Assis dans une allée de trois sièges, la femme à ma gauche était perdue dans un roman et l’homme à ma droite, un « geek » barbu, regardait un manga sur son ordinateur portable. Pour faire passer le temps et essayer de me distraire, je lisais et relisais l’éditorial d’Air-France Madame sans pouvoir en saisir le sens. Les gens qui lisent dans les avions, vous me direz bientôt comment vous faites. N’ayant pas pu lire le magazine, je me suis mis à réfléchir à l’avenir.

Déconnexion
La déconnexion, voilà à quoi j’ai réfléchi pendant le reste du voyage. Comme un moine bouddhiste, perdu dans la méditation dans les montagnes. Je me dis qu’un jour, je prendrai une telle décision, pas de devenir moine, mais de me déconnecter du monde extérieur et de me reconnecter avec moi-même.

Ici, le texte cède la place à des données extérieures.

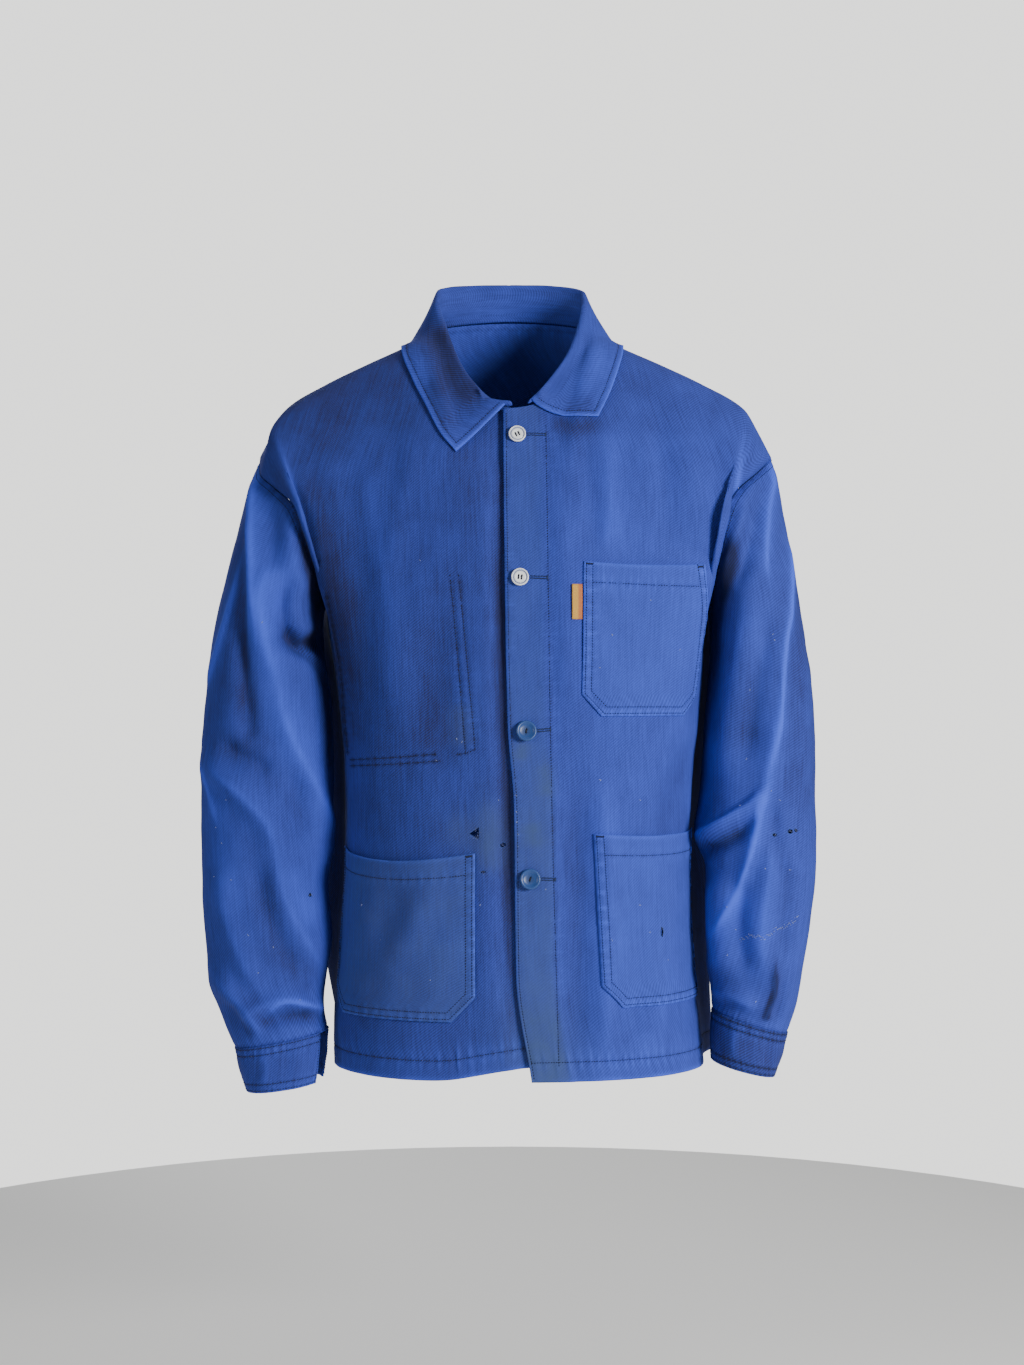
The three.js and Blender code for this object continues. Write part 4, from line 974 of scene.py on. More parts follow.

crédit : RodosvetYoga/pixabay

Habiter une maison sans connexion aucune, sans téléphone intelligent et sans mille applications pour rendre ma vie soi-disant plus vivable et plus facile. Aujourd’hui, on a cette impression qu’on est perdu, fini, si on n’est pas connecté. Comment vivaient les générations pré-smartphone, pré-internet ? On peut essayer de se poser la question. Pour ma part, je reconnais les avancées de la technologie et tout ce qu’elle permet de faire, et d’ailleurs, elle est très présente dans mon métier. Mais d’un autre côté, elle nous éloigne un peu plus chaque jour de la quintessence de notre être. Un jour je vivrai dans une maison perdue dans les bois, avec des centaines de livres tapissant les murs. Je boirai du thé, j’écouterai le chant des oiseaux, le ruissèlement du lac, je méditerai sur l’essence de la vie.

Je ne cherchais pas à être spirituel, plutôt à taire le bruit des moteurs de l’avion dans mes tympans. Le pilote annonça qu’on allait atterrir, les crissements des pneus sur le tarmac me firent un bien fou.